Topology of the moduli of representations with Borel mold (Q1884538)

A representation with Borel mold of a monoid \(\Gamma\) on a scheme \(X\) is a monoid homomorphism \(\Gamma \to M_n\) \((\Gamma (X, \theta_x))\) which is locally equivalent to one having its image in and generating the subalgebra of upper triangular matrices. A general construction has been given by the first author for the moduli of such representations. In the present paper the special case of the free monoid is studied.

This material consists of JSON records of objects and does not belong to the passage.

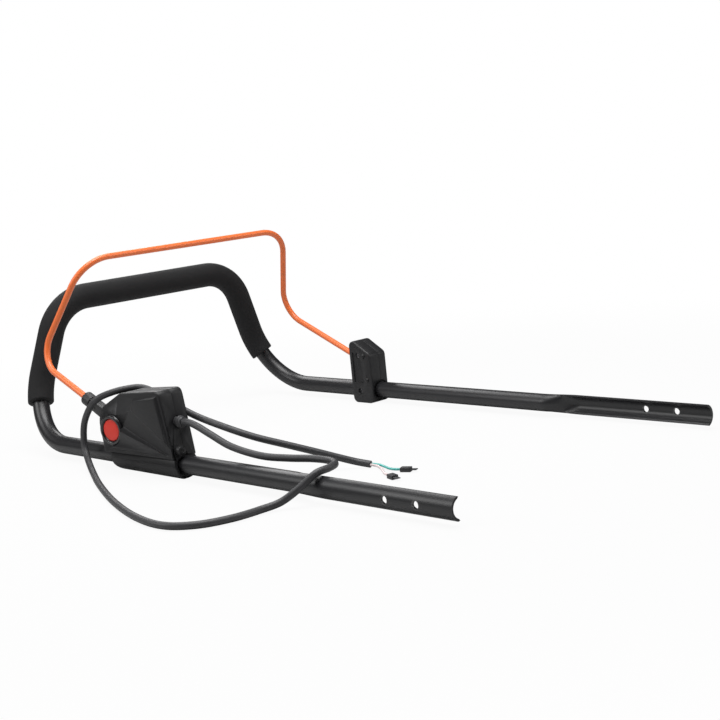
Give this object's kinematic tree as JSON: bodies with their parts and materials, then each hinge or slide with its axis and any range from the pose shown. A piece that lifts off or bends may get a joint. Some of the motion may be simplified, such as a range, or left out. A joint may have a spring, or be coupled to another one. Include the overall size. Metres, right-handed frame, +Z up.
{
  "type": "lawn mower handle",
  "caption": "U-shaped tubular mower handle with foam loop grip, hinged orange bail bar, arm-mounted switch box with push button, pivot housing and free cord",
  "frame": {"origin": "middle of the bounding box without the cord, on the floor plane under the switch box and pivot housing", "axes": "+X along the arms to the mower end, +Y from the switch-box arm to the other arm, +Z up"},
  "size_m": [0.777, 0.5811, 0.2529],
  "materials": {
    "powder_coat": "semi-gloss black powder coat",
    "foam": "matt closed-cell foam",
    "orange_coat": "satin orange coat",
    "lever_plastic": "fine grained moulding",
    "bright_steel": "plated steel",
    "box_plastic": "spark-textured moulding",
    "red_plastic": "smooth red moulding",
    "gloss_black": "polished black ring",
    "switch_plastic": "plain dark moulding",
    "pale_plastic": "plain pale moulding",
    "cord_rubber": "soft dark grey cover",
    "teal_cover": "soft wire cover",
    "pale_cover": "soft wire cover"
  },
  "bodies": {
    "handle": {"handle_tube": "powder_coat", "foam_grip": "foam", "lever_pin": "bright_steel", "housing_pin": "bright_steel", "return_spring": "bright_steel", "switch_box_front": "box_plastic", "switch_box_back": "box_plastic", "button_bezel": "gloss_black", "start_switch": "switch_plastic", "micro_switch": "switch_plastic", "cable_gland": "cord_rubber", "box_screws": "bright_steel", "box_tube_screw": "bright_steel", "housing_inner": "box_plastic", "housing_outer": "box_plastic", "housing_screws": "bright_steel", "power_cord": "cord_rubber", "teal_wire": "teal_cover", "pale_wire": "pale_cover", "teal_terminal": "switch_plastic", "pale_terminal": "switch_plastic"},
    "bail": {"bail_bar": "orange_coat", "bail_lever": "lever_plastic", "bail_eye": "lever_plastic"},
    "button": {"start_button": "red_plastic"},
    "plunger": {"switch_plunger": "pale_plastic"}
  },
  "joints": [
    {"name": "bail_hinge", "type": "hinge", "parent": "handle", "child": "bail", "pos_m": [-0.14749, -0.19979, 0.0507], "axis": [0, -1, 0], "range_deg": [0, 20], "stiffness_Nm_per_rad": 1.2, "springref_deg": -51.57, "deforming": ["return_spring"]},
    {"name": "start_press", "type": "slide", "parent": "handle", "child": "button", "axis": [-0.1736, 0.9848, 0], "range_m": [0, 0.003], "stiffness_N_per_m": 600, "springref_m": -0.002},
    {"name": "plunger_rise", "type": "slide", "parent": "handle", "child": "plunger", "axis": [0, 0, 1], "range_m": [0, 0.0016]}
  ],
  "couplings": [
    {"joint": "plunger_rise", "follows": "bail_hinge", "m_per_rad": 0.004297}
  ]
}
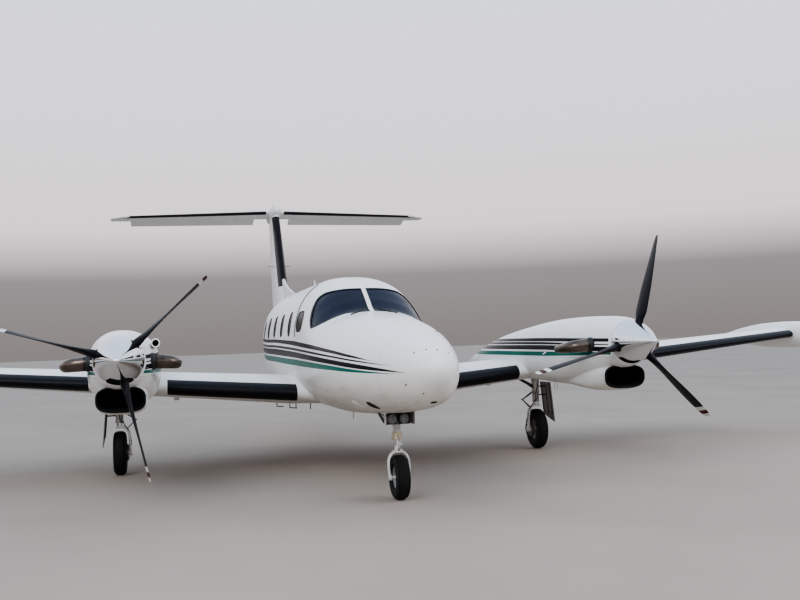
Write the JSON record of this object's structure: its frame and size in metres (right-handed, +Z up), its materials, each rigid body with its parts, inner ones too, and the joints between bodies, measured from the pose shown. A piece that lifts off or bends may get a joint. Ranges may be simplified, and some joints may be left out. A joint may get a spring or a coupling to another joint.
{
  "type": "twin turboprop aircraft",
  "caption": "Low-wing T-tail cabin aircraft on its tricycle gear, with wing-mounted turboprops, tip tanks, moving controls, airstair door and furnished cabin.",
  "frame": {"origin": "on the ground, at the centre of the whole aircraft's bounding box seen from above", "axes": "+X to the port wing tip, +Y aft, +Z up"},
  "size_m": [14.53, 13.23, 4.518],
  "materials": {
    "white": "white gloss paint over aluminium, with black, green and white stripes",
    "glass": "tinted laminated glazing",
    "carpet": "short carpet",
    "panel": "matt dark grey panel",
    "leather": "soft beige leather",
    "engine_metal": "bare engine casings",
    "exhaust_metal": "heat-stained bronze-brown steel",
    "blade_paint": "matt charcoal with white and dark red tip bands",
    "chrome": "polished",
    "gear_metal": "grey painted steel and bare oleo",
    "wheel_metal": "silver painted casting",
    "tyre": "worn black rubber"
  },
  "bodies": {
    "airframe": {"nose_cone": "white", "nose_section": "white", "cabin_shell": "white", "tail_cone": "white", "windscreen_l": "glass", "windscreen_r": "glass", "cabin_glazing_l": "glass", "cabin_glazing_r": "glass", "cabin_floor": "carpet", "instrument_panel": "panel", "crew_seat_l": "leather", "crew_seat_r": "leather", "cabin_seats_l": "leather", "cabin_seats_r": "leather", "wing_l": "white", "wing_r": "white", "nacelle_l": "white", "nacelle_r": "white", "engine_l": "engine_metal", "engine_r": "engine_metal", "exhaust_inboard_l": "exhaust_metal", "exhaust_inboard_r": "exhaust_metal", "exhaust_outboard_l": "exhaust_metal", "exhaust_outboard_r": "exhaust_metal", "fin": "white", "tailplane": "white", "nose_leg": "gear_metal", "nose_gear_door_l": "white", "nose_gear_door_r": "white", "main_leg_l": "gear_metal", "main_leg_r": "gear_metal", "main_gear_door_l": "white", "main_gear_door_r": "white"},
    "propeller_port": {"propeller_l": "blade_paint", "spinner_l": "chrome"},
    "propeller_starboard": {"propeller_r": "blade_paint", "spinner_r": "chrome"},
    "nose_steering": {"nose_fork": "gear_metal"},
    "nose_wheel": {"nose_rim": "wheel_metal", "nose_tyre": "tyre"},
    "main_wheel_port": {"main_rim_l": "wheel_metal", "main_tyre_l": "tyre"},
    "main_wheel_starboard": {"main_rim_r": "wheel_metal", "main_tyre_r": "tyre"},
    "flaps_port": {"flap_inner_l": "white", "flap_outer_l": "white"},
    "flaps_starboard": {"flap_inner_r": "white", "flap_outer_r": "white"},
    "aileron_port": {"aileron_l": "white"},
    "aileron_starboard": {"aileron_r": "white"},
    "elevator_port": {"elevator_l": "white"},
    "elevator_starboard": {"elevator_r": "white"},
    "rudder": {"rudder": "white"},
    "cabin_door_upper": {"cabin_door_upper": "white", "cabin_door_glazing": "glass"},
    "cabin_door_lower": {"cabin_door_lower": "white"},
    "nose_baggage_door": {"nose_baggage_door": "white"}
  },
  "joints": [
    {"name": "propeller_port_spin", "type": "hinge", "parent": "airframe", "child": "propeller_port", "pos_m": [2.708, -4.953, 1.505], "axis": [0, 1, 0], "continuous": true},
    {"name": "propeller_starboard_spin", "type": "hinge", "parent": "airframe", "child": "propeller_starboard", "pos_m": [-2.708, -4.953, 1.505], "axis": [0, 1, 0], "continuous": true},
    {"name": "nose_steering", "type": "hinge", "parent": "airframe", "child": "nose_steering", "pos_m": [0, -5.015, 0.2225], "axis": [0, 0.1132, 0.9936], "range_deg": [-27, 27]},
    {"name": "nose_wheel_spin", "type": "hinge", "parent": "nose_steering", "child": "nose_wheel", "pos_m": [0, -5.015, 0.2225], "axis": [1, 0, 0], "continuous": true},
    {"name": "main_wheel_port_spin", "type": "hinge", "parent": "airframe", "child": "main_wheel_port", "pos_m": [2.872, -1.564, 0.2805], "axis": [1, 0, 0], "continuous": true},
    {"name": "main_wheel_starboard_spin", "type": "hinge", "parent": "airframe", "child": "main_wheel_starboard", "pos_m": [-2.872, -1.564, 0.2805], "axis": [1, 0, 0], "continuous": true},
    {"name": "flaps_port_swing", "type": "hinge", "parent": "airframe", "child": "flaps_port", "pos_m": [0.84, -0.76456, 0.99835], "axis": [-0.9947, 0.0532, -0.0884], "range_deg": [0, 37]},
    {"name": "flaps_starboard_swing", "type": "hinge", "parent": "airframe", "child": "flaps_starboard", "pos_m": [-0.84, -0.76456, 0.99835], "axis": [-0.9947, -0.0532, 0.0884], "range_deg": [0, 37]},
    {"name": "aileron_port_swing", "type": "hinge", "parent": "airframe", "child": "aileron_port", "pos_m": [4.712, -0.97062, 1.34246], "axis": [-0.9958, 0.0329, -0.0851], "range_deg": [-20, 20]},
    {"name": "aileron_starboard_swing", "type": "hinge", "parent": "airframe", "child": "aileron_starboard", "pos_m": [-4.712, -0.97062, 1.34246], "axis": [-0.9958, -0.0329, 0.0851], "range_deg": [-20, 20]},
    {"name": "elevator_port_swing", "type": "hinge", "parent": "airframe", "child": "elevator_port", "pos_m": [0.37, 6.06, 4.36527], "axis": [-0.9999, 0, 0.0155], "range_deg": [-40, 2]},
    {"name": "elevator_starboard_swing", "type": "hinge", "parent": "airframe", "child": "elevator_starboard", "pos_m": [-0.37, 6.06, 4.36527], "axis": [-0.9999, 0, -0.0155], "range_deg": [-40, 2]},
    {"name": "rudder_swing", "type": "hinge", "parent": "airframe", "child": "rudder", "pos_m": [0, 5.705, 2.372], "axis": [0, 0.1901, 0.9818], "range_deg": [-28, 28]},
    {"name": "cabin_door_upper_swing", "type": "hinge", "parent": "airframe", "child": "cabin_door_upper", "pos_m": [0.55793, 0.865, 2.1875], "axis": [0.0319, -0.9995, 0], "range_deg": [0, 85]},
    {"name": "cabin_door_lower_swing", "type": "hinge", "parent": "airframe", "child": "cabin_door_lower", "pos_m": [0.60796, 0.865, 1.0775], "axis": [-0.0838, 0.9965, 0], "range_deg": [0, 100]},
    {"name": "nose_baggage_door_swing", "type": "hinge", "parent": "airframe", "child": "nose_baggage_door", "pos_m": [0.424, -5.075, 1.6855], "axis": [-0.299, -0.9542, 0], "range_deg": [0, 80]}
  ],
  "couplings": [
    {"joint": "flaps_starboard_swing", "follows": "flaps_port_swing", "ratio": 1},
    {"joint": "aileron_starboard_swing", "follows": "aileron_port_swing", "ratio": -1},
    {"joint": "elevator_starboard_swing", "follows": "elevator_port_swing", "ratio": 1}
  ]
}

An explicit construction is given for the moduli \(Ch_n(m)_B\) for the free monoid of rank \(m\) as a fibre bundle over the configuration space \(F_n({\mathbb A}_{\mathbb Z}^m)\) of the affine space \({\mathbb A}_{\mathbb Z}^m\) with fibre \(({\mathbb P}_{\mathbb Z}^{m-2})^{n-1} \times ({\mathbb A}_{\mathbb Z}^{m-1})^{(n-2)(n-1)/2}\). The Serre spectral sequence is then used to compute the cohomology ring \[ H^*(Ch_n(m)_B)\cong H^*(F_n ({\mathbb C}^m)) \otimes {\mathbb Z} [t_1, \dots, t_{n-1}]/(t_1^{m-1}, \dots, t_{n-1}^{m-1}). \] Moreover, the associated virtual Hodge polynomial is calculated. In a final section the case of infinite rank monoids is considered.